Blog | September 28, 2007

Joel says check out the Homegrown Mural


Big shout out to the 226 concert-goers who helped create our “homegrown” mural at Farm Aid 2007: A Homegrown Festival! Thank you and great job! For those of you who didn’t see the mural as it was being created on the afternoon of the show at Randall’s Island, check out the accompanying photos of the finished, two-panel, 16’x4’ mural and the “Make Your Mark” tent where the artists did their work.

Special thanks go to Groundswell Community Mural Project of Brooklyn, who oversaw the whole project and made it possible. Groundswell prepared a sketch of pastoral scene across two big canvases, and then provided paints, paintbrushes, and a team of friendly artists to manage the project and encourage concert-goers to show their homegrown creativity.
The results are spectacular, with the sun rising over a scene of rolling hillside farmland, all brilliantly colored with signatures, messages, flowers, peace signs, hands, mushrooms, barns, silos, crops, animals, and much more. In fact, there was not enough canvas to accommodate all the concert-goer artists who wanted to take part, so people started body-painting as a way to express their homegrown spirit.

Eduardo Rabel, the lead artist for the Groundswell crew, said in an email that:
“facilitating this mural was certainly a unique experience for me. The openness of the audience to participating was a real revelation and was quite refreshing. Usually I work with urban youth who come from less privileged backgrounds and who have subsequently been under-educated and/or mis-educated by the NYC school system. Such kids tend to have a lot of inhibitions when it comes to expressing themselves creatively… In contrast, the self-selected audience at Farm Aid did not need much encouragement at all… Most of them clearly had a different type of upbringing and education that encouraged them to be unafraid to express themselves.
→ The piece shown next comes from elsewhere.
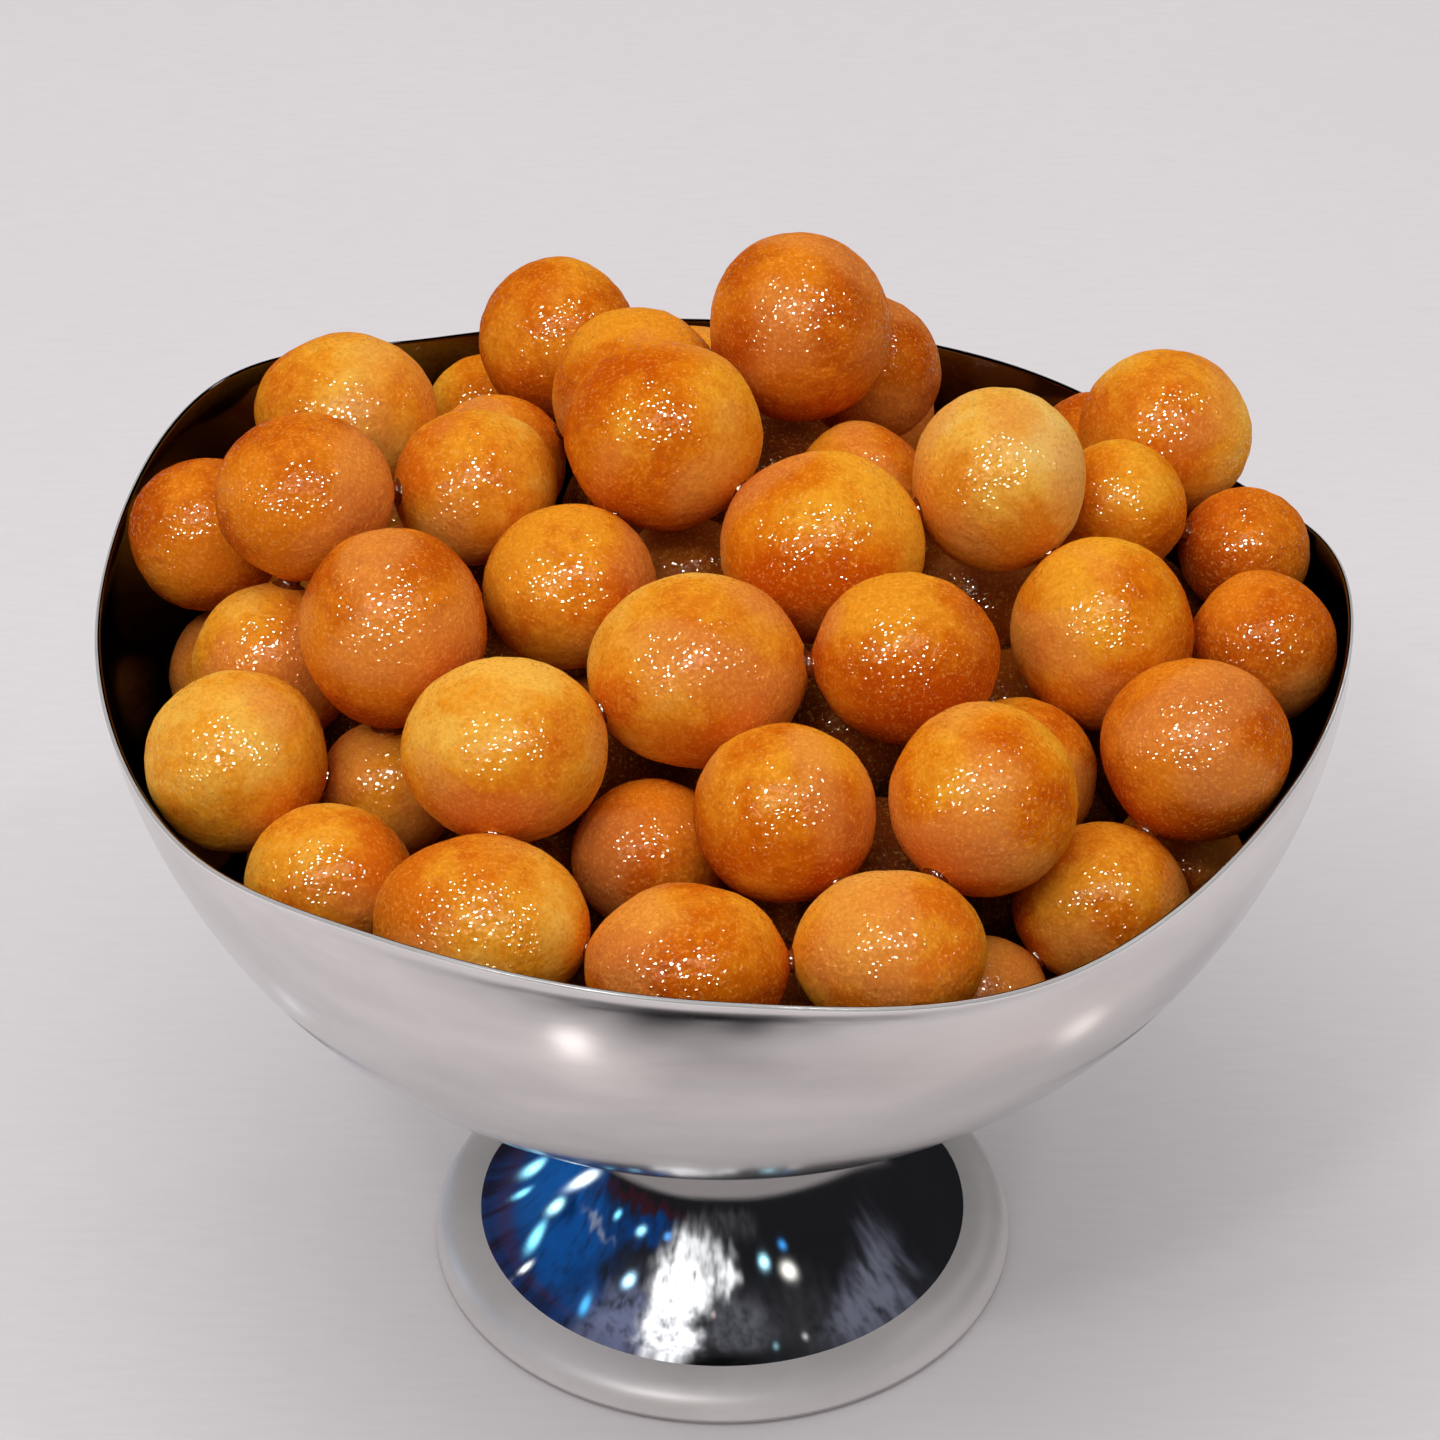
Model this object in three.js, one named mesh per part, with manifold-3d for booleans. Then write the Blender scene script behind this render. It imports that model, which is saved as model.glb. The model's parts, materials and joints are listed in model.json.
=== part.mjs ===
// A bowl of luqaimat: syrup-glazed dough balls heaped in a wavy-rimmed steel bowl on a flared foot.
// Millimetres, +Z up, the foot stands on z = 0, and the front of the bowl faces -Y.
import * as THREE from "three";
import { mergeVertices } from "three/addons/utils/BufferGeometryUtils.js";
import Module from "manifold-3d";

const wasm = await Module();
wasm.setup();

// ---- driving dimensions ----

const GAP = 0.35; // clearance between neighbouring pieces
const WALL_GAP = 1.1; // clearance between a ball and the bowl wall, whose flat facets stand in a little

// Bowl: a body of revolution cut off by a rim that rises and falls.
const BOWL_RADIUS = 125; // outside, at its widest
const BOWL_BOTTOM = 64; // height of the lowest point of the body
const BOWL_DEPTH = 101.5; // from that point up to where the wall stands upright
const BOWL_FULLNESS = 2.8; // larger is flatter underneath
const BOWL_SWELL = 1.587; // larger brings the widest part lower
const STEEL = 1.2; // sheet thickness
const RIM_HEIGHTS = [170, 157, 158, 159, 164, 178, 166, 157, 165, 163, 155, 166]; // every 30 degrees from +X
const BOWL_SIDES = 56;
const BOWL_OUTER_ROWS = 9;
const BOWL_INNER_ROWS = 8;
const ROW_CROWDING = 2.2; // above 1, the rows lie closer together towards the bottom

// Foot: a satin band at the floor, a crease, and a mirror-polished flare up to the neck.
const BASE_RADIUS = 63.2;
const CREASE_RADIUS = 53;
const CREASE_HEIGHT = 8;
const BAND_SQUARENESS = 3.7; // 2 would be a quarter ellipse
const FLARE_RADIUS = 54; // radius of the arc from the crease to the neck
const FLARE_START = THREE.MathUtils.degToRad(35); // its slope at the crease
const BASE_FLANGE = 3.5; // width of the turned-in ring that stands on the floor
const FOOT_SIDES = 36;
const BAND_STEPS = 4;
const FLARE_STEPS = 4;

// The dough balls that show, from the front of the bowl to the back:
// centre x, y, z, then width, height and tone.
const BALLS = [
  [-44, -92, 155, 41, 33, "golden"],
  [-7, -103, 154, 38, 31, "amber"],
  [30, -100, 154, 36, 31, "amber"],
  [50, -90, 134, 27, 27, "amber"],
  [-73, -72, 150, 33, 30, "amber"],
  [72, -73, 145, 34, 31, "amber"],
  [-41, -59, 171, 40, 35, "golden"],
  [-13, -62, 149, 31, 30, "amber"],
  [12, -73, 166, 35, 35, "golden"],
  [48, -73, 169, 36, 37, "golden"],
  [-94, -45, 158, 36, 36, "pale"],
  [-66, -35, 145, 28, 28, "pale"],
  [91, -53, 166, 37, 36, "amber"],
  [91, -45, 132, 28, 28, "dark"],
  [57, -44, 155, 31, 31, "amber"],
  [-63, -29, 178, 37, 40, "golden"],
  [-4, -40, 176, 43, 38, "pale"],
  [35, -42, 180, 36, 33, "golden"],
  [75, -20, 171, 36, 39, "golden"],
  [107, -14, 164, 30, 31, "amber"],
  [-90, -8, 156, 33, 33, "pale"],
  [59, -8, 143, 29, 29, "dark"],
  [-29, -11, 177, 35, 33, "golden"],
  [19, -8, 184, 41, 38, "golden"],
  [-83, 4, 188, 36, 33, "dark"],
  [55, 5, 189, 35, 38, "pale"],
  [-101, 15, 138, 30, 30, "amber"],
  [-7, 16, 158, 31, 31, "dark"],
  [-11, 15, 194, 40, 39, "dark"],
  [-49, 16, 182, 34, 32, "golden"],
  [-106, 20, 169, 32, 32, "amber"],
  [52, 17, 156, 28, 28, "dark"],
  [80, 21, 176, 28, 28, "pale"],
  [107, 21, 164, 28, 27, "dark"],
  [28, 25, 176, 28, 29, "golden"],
  [-97, 45, 143, 30, 30, "amber"],
  [16, 48, 201, 38, 40, "dark"],
  [60, 46, 160, 30, 30, "golden"],
  [-18, 51, 184, 36, 36, "golden"],
  [-47, 51, 167, 29, 29, "golden"],
  [92, 51, 173, 37, 35, "golden"],
  [-79, 62, 172, 39, 34, "golden"],
  [31, 70, 178, 31, 32, "dark"],
  [81, 74, 154, 27, 27, "amber"],
  [-74, 74, 139, 32, 32, "amber"],
  [-35, 82, 178, 35, 35, "golden"],
  [63, 84, 136, 36, 36, "golden"],
  [-6, 90, 158, 34, 33, "amber"],
  [-52, 94, 152, 29, 29, "amber"],
  [30, 99, 150, 35, 34, "golden"],
];
const UNEVEN = 0.045; // share of the radius by which a ball falls short of its round outline
const WAVES = 5; // slow waves that make up that unevenness
const WAVE_TURN = 2.6; // most radians that a wave turns through from a ball's middle to its skin
const WAVE_DRAWS = 7; // random numbers set aside for each wave
const SETTLE_ROUNDS = 400;
const LINING_STEPS = 120; // steps in which the wall is measured for it
const LINING_SHARE = 1.15; // how high they go, as a share of the bowl's depth
const SMALL_BALL = 30.5; // narrower ones get fewer faces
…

They were mostly adults, and for the most part they were very self-confident as well as conscious of wanting to support a good cause. Many were also very informed and passionate about specific issues such as organic farming, global warming, the war in Iraq, etc. Again, very refreshing.”
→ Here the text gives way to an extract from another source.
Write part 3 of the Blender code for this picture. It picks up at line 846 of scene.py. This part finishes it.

Lizzie Nanut, one of my team of volunteer artists, summed it up well when she said, “There was a lot of love put into that mural!”

Farm Aid had not attempted this kind of project at a concert before, so we weren’t quite sure what to expect of our crowd. But people came through with flying colors, and those colors are now hanging from the balcony here in our office. Look for another “homegrown” art project at next year’s show!